Data:
::::

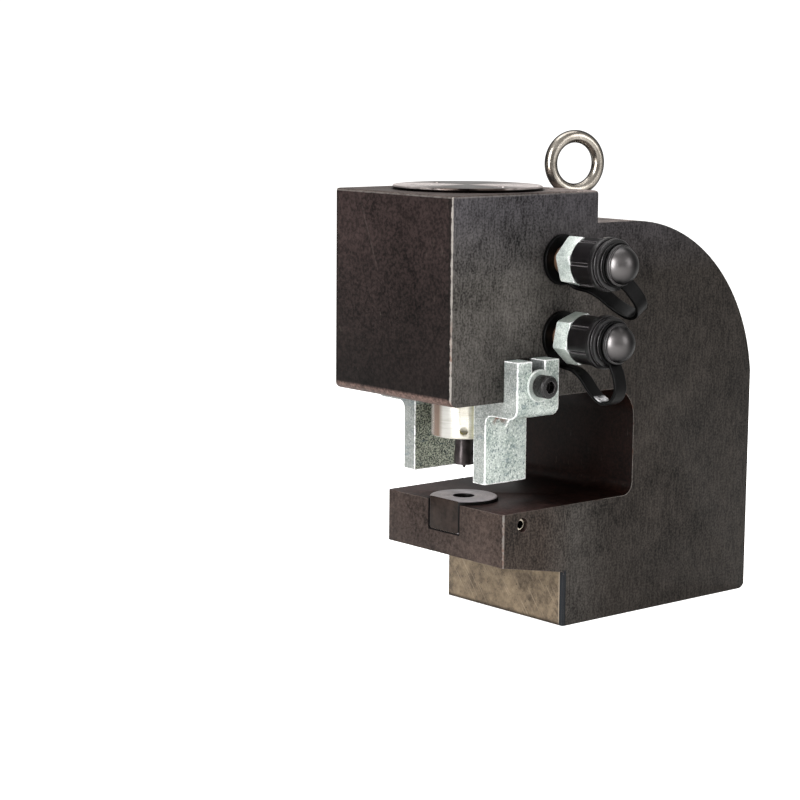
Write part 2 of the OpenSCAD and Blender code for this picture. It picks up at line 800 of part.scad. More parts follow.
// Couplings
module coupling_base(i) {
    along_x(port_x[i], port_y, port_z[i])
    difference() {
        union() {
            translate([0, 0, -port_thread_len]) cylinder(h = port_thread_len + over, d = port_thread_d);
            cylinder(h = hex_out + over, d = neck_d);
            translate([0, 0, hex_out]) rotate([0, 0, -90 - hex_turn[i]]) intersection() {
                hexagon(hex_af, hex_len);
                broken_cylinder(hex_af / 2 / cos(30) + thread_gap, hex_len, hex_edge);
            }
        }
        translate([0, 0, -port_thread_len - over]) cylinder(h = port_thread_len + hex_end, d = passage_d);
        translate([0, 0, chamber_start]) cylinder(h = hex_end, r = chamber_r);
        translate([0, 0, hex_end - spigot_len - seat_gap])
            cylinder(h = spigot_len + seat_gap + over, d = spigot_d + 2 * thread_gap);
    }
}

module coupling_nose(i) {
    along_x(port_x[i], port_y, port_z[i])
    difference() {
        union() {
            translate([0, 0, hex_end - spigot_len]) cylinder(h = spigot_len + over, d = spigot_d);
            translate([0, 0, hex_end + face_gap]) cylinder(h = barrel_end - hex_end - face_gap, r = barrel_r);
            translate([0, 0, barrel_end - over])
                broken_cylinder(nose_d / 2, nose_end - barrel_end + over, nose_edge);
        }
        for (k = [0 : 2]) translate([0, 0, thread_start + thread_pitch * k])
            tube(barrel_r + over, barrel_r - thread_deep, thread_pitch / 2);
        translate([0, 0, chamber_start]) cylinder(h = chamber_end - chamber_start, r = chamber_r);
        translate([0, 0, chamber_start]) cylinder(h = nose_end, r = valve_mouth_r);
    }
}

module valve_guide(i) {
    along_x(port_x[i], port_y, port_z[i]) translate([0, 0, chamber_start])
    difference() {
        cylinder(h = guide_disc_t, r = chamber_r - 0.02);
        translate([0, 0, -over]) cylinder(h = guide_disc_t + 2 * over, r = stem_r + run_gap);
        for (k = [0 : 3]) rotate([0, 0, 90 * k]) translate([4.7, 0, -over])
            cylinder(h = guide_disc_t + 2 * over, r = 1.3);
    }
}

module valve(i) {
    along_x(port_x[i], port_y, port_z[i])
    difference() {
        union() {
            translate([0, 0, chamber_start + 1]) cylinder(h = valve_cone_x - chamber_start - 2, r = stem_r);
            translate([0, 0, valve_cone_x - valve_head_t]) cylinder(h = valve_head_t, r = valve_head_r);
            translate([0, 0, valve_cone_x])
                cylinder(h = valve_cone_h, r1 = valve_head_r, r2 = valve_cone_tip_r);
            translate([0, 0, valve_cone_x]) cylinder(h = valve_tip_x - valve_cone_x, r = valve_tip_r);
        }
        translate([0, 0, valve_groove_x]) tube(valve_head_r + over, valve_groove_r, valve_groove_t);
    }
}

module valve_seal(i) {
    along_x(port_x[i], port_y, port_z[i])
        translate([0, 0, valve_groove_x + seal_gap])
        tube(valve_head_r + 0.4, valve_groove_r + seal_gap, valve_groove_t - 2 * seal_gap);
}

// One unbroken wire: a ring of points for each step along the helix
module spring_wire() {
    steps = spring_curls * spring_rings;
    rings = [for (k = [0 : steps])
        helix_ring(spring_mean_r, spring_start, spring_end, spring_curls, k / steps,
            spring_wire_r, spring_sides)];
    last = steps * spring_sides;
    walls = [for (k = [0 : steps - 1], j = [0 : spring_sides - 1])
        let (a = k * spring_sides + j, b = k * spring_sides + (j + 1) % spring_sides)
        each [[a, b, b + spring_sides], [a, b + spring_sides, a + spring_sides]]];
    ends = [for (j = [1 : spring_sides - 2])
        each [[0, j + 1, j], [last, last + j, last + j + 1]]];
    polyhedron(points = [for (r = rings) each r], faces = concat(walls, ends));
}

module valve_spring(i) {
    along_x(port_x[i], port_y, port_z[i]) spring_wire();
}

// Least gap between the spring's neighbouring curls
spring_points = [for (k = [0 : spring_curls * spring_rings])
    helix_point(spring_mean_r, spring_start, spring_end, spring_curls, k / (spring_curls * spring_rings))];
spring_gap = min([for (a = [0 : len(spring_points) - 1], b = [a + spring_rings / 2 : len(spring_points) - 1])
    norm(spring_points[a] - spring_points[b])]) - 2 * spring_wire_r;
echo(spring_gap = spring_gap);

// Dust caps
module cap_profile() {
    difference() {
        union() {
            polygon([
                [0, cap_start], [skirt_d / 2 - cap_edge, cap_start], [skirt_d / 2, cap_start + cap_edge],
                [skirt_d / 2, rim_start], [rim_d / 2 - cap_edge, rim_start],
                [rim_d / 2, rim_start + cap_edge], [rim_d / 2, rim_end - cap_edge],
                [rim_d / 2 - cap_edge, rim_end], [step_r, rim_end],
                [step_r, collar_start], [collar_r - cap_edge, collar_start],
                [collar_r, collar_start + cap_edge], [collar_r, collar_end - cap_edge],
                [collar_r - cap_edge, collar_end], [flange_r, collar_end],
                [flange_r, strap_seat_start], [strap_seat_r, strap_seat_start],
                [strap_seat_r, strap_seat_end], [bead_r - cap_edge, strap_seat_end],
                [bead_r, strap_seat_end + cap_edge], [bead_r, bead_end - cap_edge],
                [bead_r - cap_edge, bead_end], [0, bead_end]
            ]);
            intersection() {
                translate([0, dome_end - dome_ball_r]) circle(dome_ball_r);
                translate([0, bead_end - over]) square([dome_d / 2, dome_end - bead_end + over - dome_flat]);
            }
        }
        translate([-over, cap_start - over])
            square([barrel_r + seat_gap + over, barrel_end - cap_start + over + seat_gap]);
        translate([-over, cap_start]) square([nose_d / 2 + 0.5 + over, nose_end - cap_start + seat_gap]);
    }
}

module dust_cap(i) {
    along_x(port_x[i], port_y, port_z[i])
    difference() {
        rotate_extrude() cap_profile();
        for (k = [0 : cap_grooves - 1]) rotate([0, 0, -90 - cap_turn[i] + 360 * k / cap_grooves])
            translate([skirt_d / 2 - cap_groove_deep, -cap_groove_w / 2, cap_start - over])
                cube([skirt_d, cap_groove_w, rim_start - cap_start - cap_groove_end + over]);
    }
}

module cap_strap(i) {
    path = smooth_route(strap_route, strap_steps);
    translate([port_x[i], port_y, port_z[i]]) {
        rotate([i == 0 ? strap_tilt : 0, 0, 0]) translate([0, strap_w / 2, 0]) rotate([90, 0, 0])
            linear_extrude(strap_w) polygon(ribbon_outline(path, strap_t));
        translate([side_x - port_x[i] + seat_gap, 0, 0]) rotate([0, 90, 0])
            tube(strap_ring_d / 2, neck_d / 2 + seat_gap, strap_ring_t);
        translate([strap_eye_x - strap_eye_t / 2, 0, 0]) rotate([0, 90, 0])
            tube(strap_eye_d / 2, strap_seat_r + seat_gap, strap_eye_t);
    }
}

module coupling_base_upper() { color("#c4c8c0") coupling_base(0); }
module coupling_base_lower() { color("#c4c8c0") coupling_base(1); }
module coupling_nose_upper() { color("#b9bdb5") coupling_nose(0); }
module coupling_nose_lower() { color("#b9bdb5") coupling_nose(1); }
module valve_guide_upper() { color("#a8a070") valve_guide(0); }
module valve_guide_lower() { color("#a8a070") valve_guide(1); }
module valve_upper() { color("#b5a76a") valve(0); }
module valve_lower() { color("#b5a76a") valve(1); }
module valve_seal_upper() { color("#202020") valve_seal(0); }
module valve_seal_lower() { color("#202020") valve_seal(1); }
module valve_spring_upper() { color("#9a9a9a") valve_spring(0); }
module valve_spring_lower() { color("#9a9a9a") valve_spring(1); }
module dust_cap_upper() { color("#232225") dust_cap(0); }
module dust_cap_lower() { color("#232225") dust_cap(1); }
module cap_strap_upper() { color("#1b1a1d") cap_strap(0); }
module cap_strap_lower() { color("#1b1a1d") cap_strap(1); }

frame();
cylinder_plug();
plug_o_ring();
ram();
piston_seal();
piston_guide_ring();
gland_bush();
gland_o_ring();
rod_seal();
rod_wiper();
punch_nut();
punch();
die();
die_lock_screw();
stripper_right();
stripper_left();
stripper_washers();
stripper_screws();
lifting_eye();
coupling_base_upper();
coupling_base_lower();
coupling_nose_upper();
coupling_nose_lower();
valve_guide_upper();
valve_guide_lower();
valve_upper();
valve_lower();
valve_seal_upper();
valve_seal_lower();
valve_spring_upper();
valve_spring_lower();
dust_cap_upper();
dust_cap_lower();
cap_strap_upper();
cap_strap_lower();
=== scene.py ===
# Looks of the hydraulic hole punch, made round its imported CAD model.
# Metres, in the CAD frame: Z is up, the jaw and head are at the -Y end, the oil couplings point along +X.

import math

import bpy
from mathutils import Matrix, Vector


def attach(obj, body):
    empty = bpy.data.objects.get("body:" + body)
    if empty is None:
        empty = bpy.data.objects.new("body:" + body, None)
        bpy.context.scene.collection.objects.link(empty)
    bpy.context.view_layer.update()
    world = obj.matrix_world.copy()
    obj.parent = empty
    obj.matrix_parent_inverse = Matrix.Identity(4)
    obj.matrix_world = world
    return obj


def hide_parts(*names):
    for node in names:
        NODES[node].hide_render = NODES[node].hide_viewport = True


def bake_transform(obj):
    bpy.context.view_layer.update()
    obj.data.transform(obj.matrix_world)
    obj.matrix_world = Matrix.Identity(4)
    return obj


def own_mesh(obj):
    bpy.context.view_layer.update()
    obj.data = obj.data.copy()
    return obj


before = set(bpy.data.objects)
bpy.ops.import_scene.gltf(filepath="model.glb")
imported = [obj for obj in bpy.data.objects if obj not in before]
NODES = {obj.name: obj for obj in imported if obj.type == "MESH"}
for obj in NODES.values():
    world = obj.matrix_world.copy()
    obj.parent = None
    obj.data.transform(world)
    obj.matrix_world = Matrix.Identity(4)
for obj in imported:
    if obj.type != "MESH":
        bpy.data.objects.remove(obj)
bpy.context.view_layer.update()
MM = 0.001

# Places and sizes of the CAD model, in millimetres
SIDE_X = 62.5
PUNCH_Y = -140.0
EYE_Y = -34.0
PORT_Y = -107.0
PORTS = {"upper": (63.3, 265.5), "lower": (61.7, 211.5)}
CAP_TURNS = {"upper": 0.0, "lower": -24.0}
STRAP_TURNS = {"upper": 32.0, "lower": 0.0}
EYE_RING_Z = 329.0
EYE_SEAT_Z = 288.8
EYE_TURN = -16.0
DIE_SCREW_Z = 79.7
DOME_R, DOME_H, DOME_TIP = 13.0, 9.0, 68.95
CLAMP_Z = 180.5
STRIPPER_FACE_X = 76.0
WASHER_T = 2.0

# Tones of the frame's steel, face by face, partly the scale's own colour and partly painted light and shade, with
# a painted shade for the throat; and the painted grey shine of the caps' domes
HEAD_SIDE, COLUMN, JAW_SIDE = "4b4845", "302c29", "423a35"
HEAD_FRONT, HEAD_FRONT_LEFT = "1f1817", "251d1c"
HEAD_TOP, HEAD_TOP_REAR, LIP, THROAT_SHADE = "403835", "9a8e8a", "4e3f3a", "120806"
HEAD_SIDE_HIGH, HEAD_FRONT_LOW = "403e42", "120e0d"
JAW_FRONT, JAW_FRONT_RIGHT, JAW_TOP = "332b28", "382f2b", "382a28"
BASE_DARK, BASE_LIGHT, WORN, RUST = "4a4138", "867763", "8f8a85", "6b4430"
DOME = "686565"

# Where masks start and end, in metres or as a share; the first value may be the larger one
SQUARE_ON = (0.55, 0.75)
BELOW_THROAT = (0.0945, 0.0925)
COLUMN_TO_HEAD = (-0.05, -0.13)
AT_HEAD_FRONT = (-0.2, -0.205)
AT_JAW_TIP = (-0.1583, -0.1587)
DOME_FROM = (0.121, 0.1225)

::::

What the task requires:
Go back over the listing above and copy exactly the lines that begin at the line with "plug_o_ring();" and stop after the line with "if empty is"; leave out every other line.

Exercise response:
plug_o_ring();
ram();
piston_seal();
piston_guide_ring();
gland_bush();
gland_o_ring();
rod_seal();
rod_wiper();
punch_nut();
punch();
die();
die_lock_screw();
stripper_right();
stripper_left();
stripper_washers();
stripper_screws();
lifting_eye();
coupling_base_upper();
coupling_base_lower();
coupling_nose_upper();
coupling_nose_lower();
valve_guide_upper();
valve_guide_lower();
valve_upper();
valve_lower();
valve_seal_upper();
valve_seal_lower();
valve_spring_upper();
valve_spring_lower();
dust_cap_upper();
dust_cap_lower();
cap_strap_upper();
cap_strap_lower();
=== scene.py ===
# Looks of the hydraulic hole punch, made round its imported CAD model.
# Metres, in the CAD frame: Z is up, the jaw and head are at the -Y end, the oil couplings point along +X.

import math

import bpy
from mathutils import Matrix, Vector


def attach(obj, body):
    empty = bpy.data.objects.get("body:" + body)
    if empty is None:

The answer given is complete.